Tuesday, April 16, 2013

Mr. C, What Is a Real World Scenario?

"Mr. C, what is a real world scenario?" asked Stephanie. This question yesterday caused me to completely change today's math lesson. Instead of more test prep/review which we have been doing, I decided we needed to do something different.

I have been really excited about baseball this year, probably more excited than I have been in 25 years when the Royals were really good. After reading about the Edutour I checked the baseball schedule at KC to see if the tour stop coincided with a home stand. Yes, that was a random thought but that is how I roll.

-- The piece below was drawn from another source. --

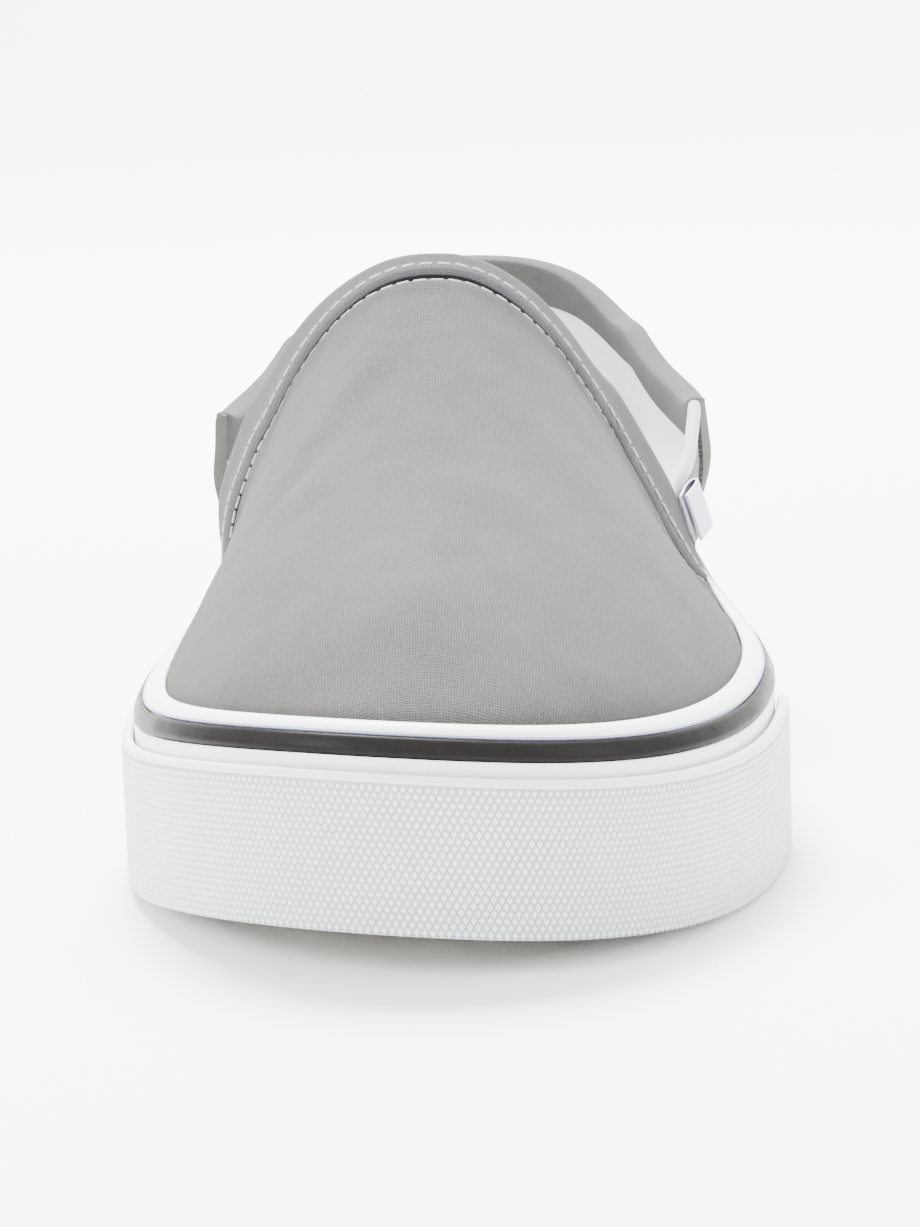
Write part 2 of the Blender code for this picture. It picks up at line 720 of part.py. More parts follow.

I then had the inspiration to see if there were a way to get to meet Nick and Tim and combine that with a couple games. I noticed that the Royals had a home game the day before the pit stop and then I looked at the Cardinals schedule and found they were also playing a home stand at that time. I could do back to back games in different stadiums! Next I checked the Chicago Cubs schedule, but they were playing away at that time but the White Sox had a home stand then too. I could actually pull of three games in three different stadiums in three days!

Of course when I approached my wife with this all she wanted to know was how much it was going to cost. Seriously, I am excited about the stars aligning like a sign from heaven and she just wants to know about the Benjamins! I knew I was going to have to figure out what it would cost to do make the trip. Can you imagine what I decided to do? Yup, I created a real world scenario!

Today in math I told the students about how I wanted to make this trip and I gave them the dates of the games. I told them I wanted them to figure out how much it would cost me to go. I gave them the following data to use:

  • I estimated gas in July at $4 per gallon.
  • I estimated my car's miles per gallon at 25 .
  • I told them I wanted to stay in each city after the game at a hotel.
  • I told them I wanted the hotel to cost no more than $80 a night.
  • I estimated I would spend $100 a day for food.
  • I estimated I would need $70 a game for souvenirs. 
  • I told them I wanted 2 tickets for each game. 
  • I told them I wanted the seats to be on the bottom deck and not way out in the outfield.
We went into the computer lab and they got started. As they worked I gave them advice such as using maps.google.com to find the driving distances between the cities and how I really enjoyed staying at the  hotels in the Choice chain. Not all of them took my advice and I noticed a lot of different online tools being used to get the information they needed. How cool is that?

I spent an hour today running from student to student (ok, I was actually slowly sauntering) helping them pick out good seats, okaying or nixing their choice in hotels, looking at Google Earth images of the different ballparks, and in general answering the small questions that come up with this type of activity. 

Things I noticed during the class:
  • The kids were asking good questions like "Do you want a free breakfast at your hotel?" and "How far away are you willing to stay from the baseball stadium?"
  • The normal loud social buzz that my class seems to thrive on this time was centered around the task. That is a big #eduwin for my students. 
  • A few times I caught myself thinking that my students sounded like professional travel agents.
  • Everyone was engaged and most were really excited. 
  • There are a lot of hotels around the baseball stadiums.